But in 2009, only four years after Panic’s debut, lead singer Ryan Ross and bassist Jon Walker left the band over musical differences. And last summer, founding drummer Spencer Smith told fans on the band’s blog that he was taking time off to conquer drug dependencies.
Urie is Panic’s last man standing. It might not be a role he fell into willingly, but it’s one he seems reconciled to inhabit like a boss. He wrote much of Panic’s latest album, the glossy “Too Weird to Live, Too Rare to Die!,” which was released on Atlantic in October. And this winter, he’s hitting the road with a new cast of bandmates, including Kenneth Harris on guitar and bassist Dallon Weekes, for a series of sold-out club dates, including one next week at the Fillmore.
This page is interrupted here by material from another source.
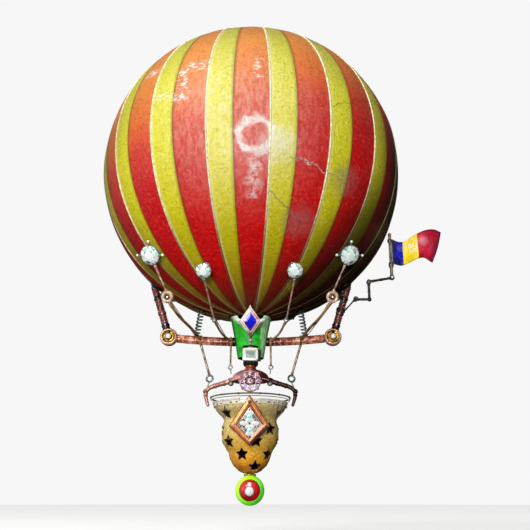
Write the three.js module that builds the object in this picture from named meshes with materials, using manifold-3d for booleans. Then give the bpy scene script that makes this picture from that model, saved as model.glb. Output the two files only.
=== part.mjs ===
// Hot air balloon with a jewelled frame, a star-pierced gondola and a flag on a jointed arm.
// Millimetres, +Z up, the front faces -Y. The origin is the centre of the envelope.
import * as THREE from "three";
import { mergeVertices } from "three/addons/utils/BufferGeometryUtils.js";
import Module from "manifold-3d";

const wasm = await Module();
wasm.setup();

// Envelope
const envelopeRadius = 6000;
const skin = 10;
const mouthRadius = 620;
const crownHole = 300;
const envelopeSides = 45;
const envelopeRows = 16;

// Frame under the envelope
const armTop = [3820, 0, -4760];
const corner = [3180, 0, -6750];
const armRadius = 140;
const barEndZ = -6770;
const barMiddleZ = -6950;
const barRadius = 162;
const barInner = 662;
const springX = 1940;

// Funnel, burner and yoke
const funnelTop = { r: 790, z: -6036 };
const funnelLow = { r: 500, z: -7590 };
const funnelWall = 20;
const domeRadius = 690;
const domeTopZ = -8020;
const domeRimZ = -8480;
const domeWall = 40;
const rosetteY = -800;
const rosetteZ = -8576;

// Gondola
const wall = 40;
const floorZ = -10620;
const hoop = { r: 1500, z: -9110, tube: 28 };
const rimZ = -9460;
const starRadius = 242;
const starDeep = 460;
const hatchTilt = THREE.MathUtils.degToRad(9.97);
const hatchTop = [0, -1514, -9173];
const hatchPinDrop = 247;
const hatchThick = 70;

// Lamp under the gondola
const lampZ = -12425;
const globeRadius = 530;
const coreRadius = 385;

// Flag and its arm
const plane1 = 45;
const plane2 = -55;
const eyeHalf = 40;
const eyeRadius = 95;
const eyeBore = 34;
const elbowPin = 27;
const elbowCap = 60;
const elbow4 = [4130, -5220];
const elbow3 = [4680, -5220];
const elbow2 = [4680, -4520];
const elbow1 = [5600, -4360];
const poleTopZ = -2560;
const poleRadius = 50;

const V = (p) => new THREE.Vector3(...p);

// A closed three.js geometry as a solid.
function solid(geometry) {
  const g = geometry.clone();
  g.deleteAttribute("normal");
  g.deleteAttribute("uv");
  const merged = mergeVertices(g, 1e-3);
  const p = merged.attributes.position.array;
  const tris = [];
  let volume = 0;
  for (let i = 0; i < merged.index.count; i += 3) {
    const [a, b, c] = [0, 1, 2].map((k) => merged.index.array[i + k]);
    if (a === b || b === c || a === c) continue;
    tris.push(a, b, c);
    const [va, vb, vc] = [a, b, c].map((k) => new THREE.Vector3(p[3 * k], p[3 * k + 1], p[3 * k + 2]));
    volume += va.dot(vb.cross(vc));
  }
  if (volume < 0) {
    tris.reverse();
  }
  const mesh = new wasm.Mesh({ numProp: 3, vertProperties: p, triVerts: new Uint32Array(tris) });
  return new wasm.Manifold(mesh);
}

const join = (...parts) => parts.reduce((a, b) => a.add(b));

// A profile of [radius, z] pairs turned about Z.
function turned(profile, sides = 24) {
  const points = profile.map(([r, z]) => new THREE.Vector2(r, z));
  const onAxis = profile[0][0] < 1e-6 && profile[profile.length - 1][0] < 1e-6;
  if (!onAxis) points.push(points[0].clone());
  return new THREE.LatheGeometry(points, sides).rotateX(Math.PI / 2);
}

// Turns a shape made along +Z to lie along a direction, with its foot at a point.
function along(geometry, foot, direction) {
  const up = new THREE.Vector3(0, 0, 1);
  const turn = new THREE.Quaternion().setFromUnitVectors(up, V(direction).normalize());
  return geometry.clone().applyQuaternion(turn).translate(...foot);
}

function ball(radius, centre, sides = 8, rows = 6) {
  return solid(new THREE.SphereGeometry(radius, sides, rows).rotateX(Math.PI / 2).translate(...centre));
}

function rod(from, to, radius, sides = 8, radiusTo = radius) {
  const way = V(to).sub(V(from));
  const shape = new THREE.CylinderGeometry(radiusTo, radius, way.length(), sides).rotateX(Math.PI / 2);
  return solid(along(shape.translate(0, 0, way.length() / 2), from, way.toArray()));
}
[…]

Panic! at the Disco’s re-invention finds Urie — for one album, anyway — swapping out the band’s theatrical rock for bombastic electronica, with hints of MGMT’s blippy pop weirdness and Skrillex-esque big drops. “Too Weird to Live, Too Rare to Die!,” which takes its name from the book “Fear and Loathing in Las Vegas,” documents a homecoming for the singer, who left Las Vegas as a teenager and returned amid the band’s turmoil with a new outlook on the city’s crass appeal. The album favors sheen over substance, but then, so does Las Vegas.
Speaking by phone from Denver, where the band had a show last weekend, Urie talked about the album and what life is like fronting a whole new outfit.
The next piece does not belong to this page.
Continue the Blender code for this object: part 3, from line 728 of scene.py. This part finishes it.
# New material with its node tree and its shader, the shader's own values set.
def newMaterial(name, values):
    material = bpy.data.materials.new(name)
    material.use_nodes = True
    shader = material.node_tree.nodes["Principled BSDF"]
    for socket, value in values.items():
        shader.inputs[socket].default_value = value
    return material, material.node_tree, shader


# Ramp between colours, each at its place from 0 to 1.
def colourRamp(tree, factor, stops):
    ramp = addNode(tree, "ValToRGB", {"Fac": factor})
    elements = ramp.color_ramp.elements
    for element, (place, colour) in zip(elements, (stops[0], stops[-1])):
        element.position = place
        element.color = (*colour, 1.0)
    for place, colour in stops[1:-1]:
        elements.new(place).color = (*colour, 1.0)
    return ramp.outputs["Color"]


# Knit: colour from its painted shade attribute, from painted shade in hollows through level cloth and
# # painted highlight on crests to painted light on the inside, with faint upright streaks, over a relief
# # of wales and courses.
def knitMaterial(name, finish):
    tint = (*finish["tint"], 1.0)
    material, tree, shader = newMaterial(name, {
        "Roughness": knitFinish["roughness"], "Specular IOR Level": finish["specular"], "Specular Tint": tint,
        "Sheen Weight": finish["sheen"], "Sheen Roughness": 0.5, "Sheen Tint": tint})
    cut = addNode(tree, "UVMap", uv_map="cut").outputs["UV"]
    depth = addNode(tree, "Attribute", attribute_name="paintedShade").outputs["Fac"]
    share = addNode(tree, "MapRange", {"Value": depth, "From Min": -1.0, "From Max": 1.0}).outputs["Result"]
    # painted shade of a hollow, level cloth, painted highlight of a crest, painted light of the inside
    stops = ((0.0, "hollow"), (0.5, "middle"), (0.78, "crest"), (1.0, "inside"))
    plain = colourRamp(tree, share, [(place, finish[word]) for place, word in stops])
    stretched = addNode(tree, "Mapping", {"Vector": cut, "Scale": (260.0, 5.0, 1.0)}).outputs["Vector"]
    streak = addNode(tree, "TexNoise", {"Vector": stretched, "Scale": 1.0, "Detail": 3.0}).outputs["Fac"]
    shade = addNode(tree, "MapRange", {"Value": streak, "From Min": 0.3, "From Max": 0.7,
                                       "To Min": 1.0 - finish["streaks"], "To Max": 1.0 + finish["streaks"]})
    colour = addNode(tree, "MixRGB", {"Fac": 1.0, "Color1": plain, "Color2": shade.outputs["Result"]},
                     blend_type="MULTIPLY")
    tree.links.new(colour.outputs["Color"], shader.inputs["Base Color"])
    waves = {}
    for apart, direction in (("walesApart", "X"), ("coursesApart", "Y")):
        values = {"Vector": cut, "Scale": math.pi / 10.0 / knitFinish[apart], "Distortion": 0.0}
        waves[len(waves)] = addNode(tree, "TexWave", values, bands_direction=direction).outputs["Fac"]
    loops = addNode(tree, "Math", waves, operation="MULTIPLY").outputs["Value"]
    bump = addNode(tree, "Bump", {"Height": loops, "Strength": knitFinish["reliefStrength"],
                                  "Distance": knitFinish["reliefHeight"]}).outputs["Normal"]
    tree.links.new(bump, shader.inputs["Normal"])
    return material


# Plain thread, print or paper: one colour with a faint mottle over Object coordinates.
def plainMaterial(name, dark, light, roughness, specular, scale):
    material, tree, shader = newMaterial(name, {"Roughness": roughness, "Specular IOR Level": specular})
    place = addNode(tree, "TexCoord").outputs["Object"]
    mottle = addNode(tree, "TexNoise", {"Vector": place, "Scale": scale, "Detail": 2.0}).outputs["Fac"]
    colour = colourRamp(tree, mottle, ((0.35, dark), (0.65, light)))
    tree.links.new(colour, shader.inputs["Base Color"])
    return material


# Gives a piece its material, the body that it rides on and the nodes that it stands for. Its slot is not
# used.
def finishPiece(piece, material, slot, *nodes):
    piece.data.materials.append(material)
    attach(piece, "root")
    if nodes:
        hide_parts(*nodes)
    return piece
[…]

When I listen to your albums, I feel as if they’re concept records. Listening now, it’s clear that you go in a different direction with each one.
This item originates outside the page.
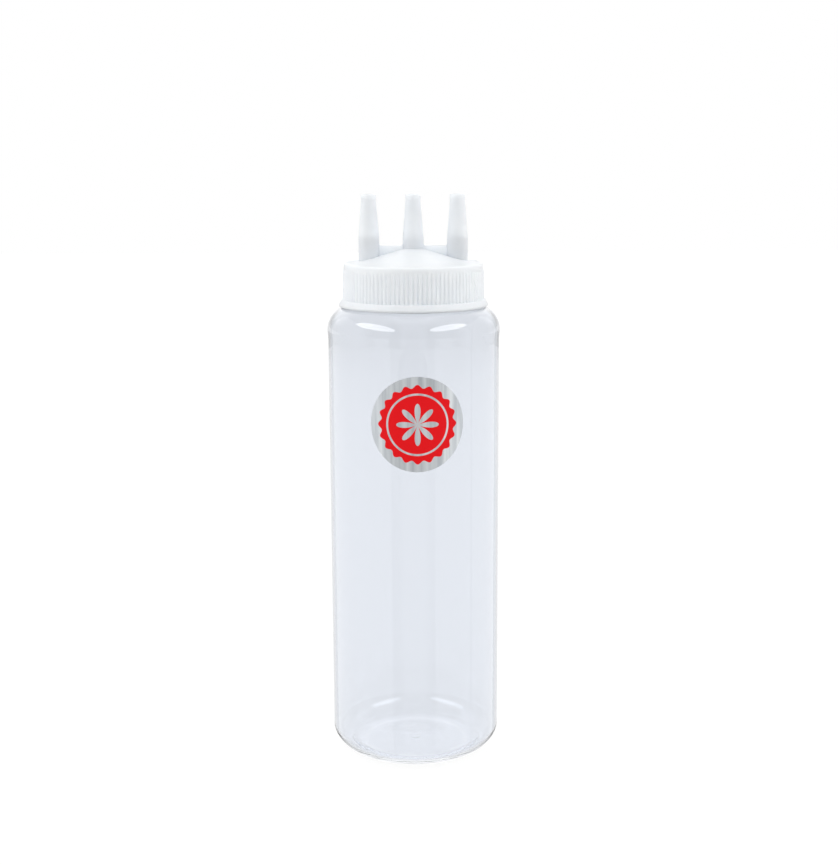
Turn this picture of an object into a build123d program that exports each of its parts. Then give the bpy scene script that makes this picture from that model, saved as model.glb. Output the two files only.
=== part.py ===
from build123d import *
import math
import os

os.makedirs("parts", exist_ok=True)

# A wide-mouth squeeze bottle with a screw cap that has three pouring nozzles.
# Millimetres. The origin is the centre of the foot, +Z is up, the label faces -Y
# and the nozzles stand in a row along X. The cap is drawn screwed fully down.

# Bottle body
body_radius = 35.0
body_wall = 0.9
flare_height = 175.5
flare = 0.26
heel_width = 12.9
heel_height = 10.1
foot_width = 1.6
foot_wall = 1.3
floor_step_width = 1.8
floor_rise = 1.6
floor_wall = 1.5
gate_radius = 1.8
gate_height = 0.5

# Neck and shoulder
shoulder_top = 188.55
neck_radius = 25.0
neck_wall = 1.8
neck_height = 14.05
throat_rise = 1.0

# A bend in the bottle's wall is a run of narrow cones
heel_steps = 7
shoulder_steps = 6
inner_heel_steps = 3
inner_shoulder_steps = 5

# Seal
seal_thickness = 1.4
seal_overhang = 0.6
seal_clearance = 0.3

# Cap collar and the flange at its foot
thread_depth = 1.3
thread_clearance = 0.2
skirt_wall = 1.7
skirt_gap = 0.35
cap_top_wall = 1.5
rim_chamfer = 0.7
flange_overhang = 2.1
flange_edge = 1.2
flange_flare = 1.3
ledge_width = 0.75

# Ribs round the collar, which stand a little prouder towards their foot
rib_count = 100
rib_height = 0.4
rib_foot_height = 0.65
rib_flank_angle = 45.0
groove_floor = 0.1
rib_fade = 2.7
rib_margin = 1.4
rib_sink = 0.3
rib_end_sink = 0.05

# Cone on top of the cap, which steepens towards the nozzles
cone_margin = 2.6
cone_edge_angle = 10.5
cone_root_angle = 19.0
cone_steps = 2

# Nozzles, measured up from the cap's rim, and the web between them
nozzle_count = 3
nozzle_spacing = 17.9
nozzle_height = 27.35
nozzle_tip_radius = 2.95
nozzle_knee_height = 9.8
nozzle_root_radius = 4.2
nozzle_tip_chamfer = 0.4
passage_radius = 3.2
passage_tip_radius = 1.9
web_height = 6.7
web_thickness = 2.4
web_corner = 1.0

# Label, placed down from the top of the body's straight wall
label_radius = 18.9
label_drop = 11.55
label_turn = 2.4
label_thickness = 0.15
label_outline_points = 24


def bend(centre, width, height, first_angle, last_angle, steps):
    """Points at even angles along a part of an ellipse, given by its centre and half axes."""
    points = []
    for step in range(steps + 1):
        angle = math.radians(first_angle + (last_angle - first_angle) * step / steps)
        points.append((centre[0] + width * math.cos(angle), centre[1] + height * math.sin(angle)))
    return points


# Bottle sizes that follow from the values above
shoulder_edge_radius = body_radius + flare
shoulder_radius = shoulder_edge_radius - neck_radius
shoulder_start = shoulder_top - shoulder_radius
shoulder_underside = shoulder_top - body_wall
lip_top = shoulder_top + neck_height
neck_bore = neck_radius - neck_wall
inner_radius = body_radius - body_wall
foot_radius = body_radius - heel_width
foot_inner_radius = foot_radius - foot_width
floor_radius = foot_inner_radius - floor_step_width

heel_centre = (foot_radius, heel_height)
shoulder_centre = (neck_radius, shoulder_start)
inner_shoulder_width = inner_radius - neck_radius
inner_shoulder_height = shoulder_radius - body_wall
outer_heel = bend(heel_centre, heel_width, heel_height, 270, 360, heel_steps)
outer_shoulder = bend(shoulder_centre, shoulder_radius, shoulder_radius, 0, 90, shoulder_steps)
inner_shoulder = bend(
    shoulder_centre, inner_shoulder_width, inner_shoulder_height, 90, 0, inner_shoulder_steps
)
inner_heel = bend(
    heel_centre, heel_width - body_wall, heel_height - foot_wall, 360, 270, inner_heel_steps
)

with BuildPart() as bottle:
    with BuildSketch(Plane.XZ):
        Polygon(
            (0, floor_rise),
            (floor_radius, floor_rise),
            (foot_inner_radius, 0),
            *outer_heel,
            (body_radius, flare_height),
            *outer_shoulder,
            (neck_radius, lip_top),
            (neck_bore, lip_top),
            (neck_bore, shoulder_underside + throat_rise),
            *inner_shoulder,
            *inner_heel,
            (foot_inner_radius, foot_wall),
            (floor_radius, floor_rise + floor_wall),
            (0, floor_rise + floor_wall),
            align=None,
        )
    revolve(axis=Axis.Z)
    # The mark that the mould's gate leaves under the floor
    with BuildSketch(Plane.XY.offset(floor_rise - gate_height)):
        Circle(gate_radius)
    extrude(amount=gate_height)
bottle.part.label = "bottle"
export_step(bottle.part, "parts/bottle.step")

# The seal lies on the lip, and everything of the cap stands on the seal
land_height = lip_top + seal_thickness
cap_top = land_height + cap_top_wall
skirt_bottom = shoulder_top + skirt_gap
cap_bore = neck_radius + thread_depth + thread_clearance
seal_inner_radius = neck_bore - seal_overhang
seal_outer_radius = cap_bore - seal_clearance

with BuildPart() as cap_seal:
    with BuildSketch(Plane.XY.offset(lip_top)):
        Circle(seal_outer_radius)
        Circle(seal_inner_radius, mode=Mode.SUBTRACT)
    extrude(amount=seal_thickness)
cap_seal.part.label = "cap_seal"
export_step(cap_seal.part, "parts/cap_seal.step")

# The collar's foot is a ledge for the ribs and a flare that widens into the flange
collar_radius = cap_bore + skirt_wall
flange_radius = collar_radius + flange_overhang
flange_top = skirt_bottom + flange_edge
ledge_top = flange_top + flange_flare

# The cone's side is a hollow curve that leaves the rim gently and steepens inwards
cone_radius = collar_radius - cone_margin
edge_sine = math.sin(math.radians(cone_edge_angle))
root_sine = math.sin(math.radians(cone_root_angle))
cone_curve = (cone_radius - nozzle_root_radius) / (root_sine - edge_sine)
cone_centre = (
    cone_radius + cone_curve * edge_sine,
    cap_top + cone_curve * math.cos(math.radians(cone_edge_angle)),
)
cone_side = bend(
    cone_centre, cone_curve, cone_curve, 270 - cone_root_angle, 270 - cone_edge_angle, cone_steps
)
cone_top = cone_side[0][1]
cavity_top = cone_top - cap_top_wall

# Heights along the nozzles
nozzle_top = cap_top + nozzle_height
nozzle_knee = cap_top + nozzle_knee_height
web_top = cap_top + web_height

# One rib of the collar, at +X, with flanks that lean in and a crest seen from the side
rib_top = cap_top - rib_margin
rib_end = rib_top + rib_fade * rib_end_sink / rib_height
rib_flank = math.tan(math.radians(rib_flank_angle))
groove_radius = collar_radius + groove_floor
rib_root_radius = collar_radius - rib_sink
rib_root_half = rib_root_radius * math.tan(math.pi / rib_count)
groove_half = groove_radius * math.tan(math.pi / rib_count)
rib_crest_half = groove_half - (rib_foot_height - groove_floor) * rib_flank
with BuildPart() as rib:
    with BuildSketch(Plane.XY.offset(ledge_top)):
        Polygon(
            (rib_root_radius, -rib_root_half),
            (groove_radius, -groove_half),
            (collar_radius + rib_foot_height, -rib_crest_half),
            (collar_radius + rib_foot_height, rib_crest_half),
            (groove_radius, groove_half),
            (rib_root_radius, rib_root_half),
            align=None,
        )
    extrude(amount=rib_end - ledge_top)
    with BuildSketch(Plane.XZ):
        Polygon(
            (rib_root_radius, ledge_top),
            (collar_radius + rib_foot_height, ledge_top),
            (collar_radius + rib_height, rib_top - rib_fade),
            (collar_radius - rib_end_sink, rib_end),
            (rib_root_radius, rib_end),
            align=None,
        )
    extrude(amount=groove_half, both=True, mode=Mode.INTERSECT)

# One nozzle on the Z axis, solid inside, straight to its knee and tapered to its tip
with BuildPart() as nozzle:
    with BuildSketch(Plane.XZ):
        Polygon(
            (0, land_height),
            (nozzle_root_radius, land_height),
            (nozzle_root_radius, nozzle_knee),
            (nozzle_tip_radius, nozzle_top - nozzle_tip_chamfer),
            (nozzle_tip_radius - nozzle_tip_chamfer, nozzle_top),
            (0, nozzle_top),
            align=None,
        )
    revolve(axis=Axis.Z)

# The passage through one nozzle, wide up to the knee and narrow to the tip
with BuildPart() as passage:
    with BuildSketch(Plane.XZ):
        Polygon(
            (0, land_height),
            (passage_radius, land_height),
            (passage_radius, nozzle_knee),
            (passage_tip_radius, nozzle_knee),
            (passage_tip_radius, nozzle_top),
            (0, nozzle_top),
            align=None,
        )
    revolve(axis=Axis.Z)

# The upright web between two nozzles, with a hollow corner against each of them
web_side = nozzle_spacing / 2 - nozzle_root_radius
corner_centre = web_side - web_corner
with BuildPart() as web:
    with BuildSketch(Plane.XZ):
        with BuildLine():
            Polyline(
                (-web_side, web_top + web_corner),
                (-nozzle_spacing / 2, web_top + web_corner),
                (-nozzle_spacing / 2, land_height),
                (nozzle_spacing / 2, land_height),
                (nozzle_spacing / 2, web_top + web_corner),
                (web_side, web_top + web_corner),
            )
            CenterArc((corner_centre, web_top + web_corner), web_corner, 270, 90)
            Line((corner_centre, web_top), (-corner_centre, web_top))
            CenterArc((-corner_centre, web_top + web_corner), web_corner, 180, 90)
        make_face()
    extrude(amount=web_thickness / 2, both=True)

with BuildPart() as cap:
    # Collar, flange and cone, still solid inside
    with BuildSketch(Plane.XZ):
        Polygon(
            (0, cone_top),
            *cone_side,
            (collar_radius - rim_chamfer, cap_top),
            (collar_radius, cap_top - rim_chamfer),
            (collar_radius, ledge_top),
            (collar_radius + ledge_width, ledge_top),
            (flange_radius, flange_top),
            (flange_radius, skirt_bottom),
            (0, skirt_bottom),
            align=None,
        )
    revolve(axis=Axis.Z)
    with PolarLocations(0, rib_count):
        add(rib.part)
    with GridLocations(nozzle_spacing, 1, nozzle_count - 1, 1):
        add(web.part)
    with GridLocations(nozzle_spacing, 1, nozzle_count, 1):
        add(nozzle.part)
    # The hollow under the cone, the land for the seal and the bore for the threaded neck
    with BuildSketch(Plane.XZ):
        Polygon(
            (0, cavity_top),
            (passage_radius, cavity_top),
            (seal_inner_radius, land_height),
            (cap_bore, land_height),
            (cap_bore, skirt_bottom),
            (0, skirt_bottom),
            align=None,
        )
    revolve(axis=Axis.Z, mode=Mode.SUBTRACT)
    with GridLocations(nozzle_spacing, 1, nozzle_count, 1):
        add(passage.part, mode=Mode.SUBTRACT)
cap.part.label = "cap"
export_step(cap.part, "parts/cap.step")

# The label is a round sticker wrapped on the body, so its outline is narrower seen flat
label_height = flare_height - label_drop - label_radius
label_side = math.radians(label_turn)
label_plane = Plane(
    origin=(0, 0, label_height),
    x_dir=(math.cos(label_side), math.sin(label_side), 0),
    z_dir=(math.sin(label_side), -math.cos(label_side), 0),
)
label_outline = []
for step in range(label_outline_points):
    turn = 2 * math.pi * step / label_outline_points
    wrap = label_radius * math.cos(turn) / body_radius
    label_outline.append((body_radius * math.sin(wrap), label_radius * math.sin(turn)))

with BuildPart() as label:
    with BuildSketch(Plane.XY.offset(label_height - label_radius)):
        Circle(body_radius + label_thickness)
        Circle(body_radius, mode=Mode.SUBTRACT)
    extrude(amount=2 * label_radius)
    with BuildSketch(label_plane):
        with BuildLine():
            Spline(*label_outline, periodic=True)
        make_face()
    extrude(amount=body_radius + 2 * label_thickness, mode=Mode.INTERSECT)
label.part.label = "label"
export_step(label.part, "parts/label.step")
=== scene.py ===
import math

import bpy
from mathutils import Matrix, Quaternion, Vector


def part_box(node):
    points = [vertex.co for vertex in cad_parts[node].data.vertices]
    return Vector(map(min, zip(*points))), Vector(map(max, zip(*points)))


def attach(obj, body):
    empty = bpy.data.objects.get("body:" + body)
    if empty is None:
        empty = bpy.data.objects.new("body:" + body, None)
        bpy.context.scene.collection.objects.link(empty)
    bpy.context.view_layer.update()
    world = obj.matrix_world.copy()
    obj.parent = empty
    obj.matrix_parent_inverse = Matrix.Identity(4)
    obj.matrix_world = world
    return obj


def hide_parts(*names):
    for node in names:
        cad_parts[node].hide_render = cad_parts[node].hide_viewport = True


# Looks for the squeeze bottle. Metres, in the row frame: +Z is up and the label faces -Y.
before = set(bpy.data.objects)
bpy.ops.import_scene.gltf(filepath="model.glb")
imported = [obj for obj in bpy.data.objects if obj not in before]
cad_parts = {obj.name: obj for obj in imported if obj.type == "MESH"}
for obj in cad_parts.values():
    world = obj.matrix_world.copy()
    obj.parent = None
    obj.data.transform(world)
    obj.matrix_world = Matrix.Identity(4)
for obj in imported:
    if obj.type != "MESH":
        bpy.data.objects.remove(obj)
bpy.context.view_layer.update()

# Places that come from the frame
bottle_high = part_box("bottle")[1]
cap_low, cap_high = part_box("cap")
seal_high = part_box("cap_seal")[1]
label_low, label_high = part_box("label")
shoulder_edge_radius = bottle_high.x
lip_top = bottle_high.z
skirt_bottom = cap_low.z
flange_radius = cap_high.x
nozzle_top = cap_high.z
land_height = seal_high.z
label_radius = (label_high.z - label_low.z) / 2
label_height = (label_high.z + label_low.z) / 2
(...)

This one was definitely based around Vegas. Every song was very honest and something that I went through. I think it was nice to be able to touch on growing up in Vegas. We were 17, 18. And we were really angry, to be honest. We couldn’t play venues. We wanted to get out and travel and tour and see the world, and we did, and it’s been amazing. I think that time was necessary to find that appreciation for Vegas. It’s not always the town that other people see it as, as tourists. It was pretty normal growing up. There’s something about it. I was getting pretty nostalgic about it, and I wanted to talk about things I experienced growing up.
What are some of the things you were hashing out with this record?
I’m a big fan of electronic dance music. I wanted to stop having such a hipster mentality toward writing. Before, I might have been like, “I like dance music, but I’m going to make something way more avant garde and way cooler that people won’t totally get into.” I don’t want to do that. I want to write something that celebrates life, that’s fun to listen to. I was listening to a lot of hip-hop and dance music, and I was trying to become a better producer. A lot of the instruments were just synthesizers. It was a lot of trial and error, but it was a fun time, just kind of writing at my house.
Was that a function of the band’s structure changing in the past few years?
Yeah, it’s crazy. When we started, we all wrote as a four-piece. By our second record [2008’s “Pretty. Odd.”] there was a little bit of animosity, honestly. We all wanted to go in different directions, and no one could really compromise. It was a turning point. We slowly began to realize, ”Okay, a couple of the guys are going to leave, and I don’t ever want to give this band up.” On the last record I stepped up; I wanted to become the songwriter for this band. I knew I had a vision for this record. I knew I had things to talk about. I wanted to make a party record that was just this celebration of the past and where we’d been. It felt really good. It was kind of therapeutic in a way.
Is being on the road a good thing for you? Other members of the band have struggled with it, but you seem like a born showman, with the costumes and the performance.
It brings me immense amounts of joy. I love performing for people. I love traveling, I love waking up in a new city every day. I love sleeping on a bus. I love being able to meet fans. To see fans singing your songs back to you is an indescribable thing.
How do you make your tour reflect Las Vegas and what you’re doing now, which is a lot more electronic?
A lot of what we have done, since the beginning of the band, is wear costumes. I like to dress up. I like to set a mood. When you go out to a formal dinner, you wear a suit or a dress — you dress for the occasion. We wear shiny, lounge-singer suits, and we’ve got video content that reflects the emotions that we feel for every song.
Honestly, one of the hardest things when you’re planning a tour is trying to figure out, “Okay, what songs do we play?” I like to keep the energy really high and have, like, one or two moments where it can drop down and you can have a somber, reverent moment. But really, it’s song, song, song back to back. It’s 85 minutes straight, and people are so tired by the end of it. We’re trying to play six or seven from our new album, out of 21 songs total.
When your fans see you on tour, do they miss Ryan and Spencer?
I never hear about them missing Ryan or Jon, but it’s been really nice to get support for Spence. I’ve seen fans showing their support and giving us cards that just say how much they really miss him. Once Ryan and Jon left, they knew they wanted to leave the band entirely, and they kind of had a clean break.
What’s next? You started at such a young age.
I want to do so many things. I love musical theater, I love Broadway. I’d love to get into that. I’m a huge film buff, I love cinematography, and we try to incorporate that into our videos. I don’t know what’s going to come up in the future.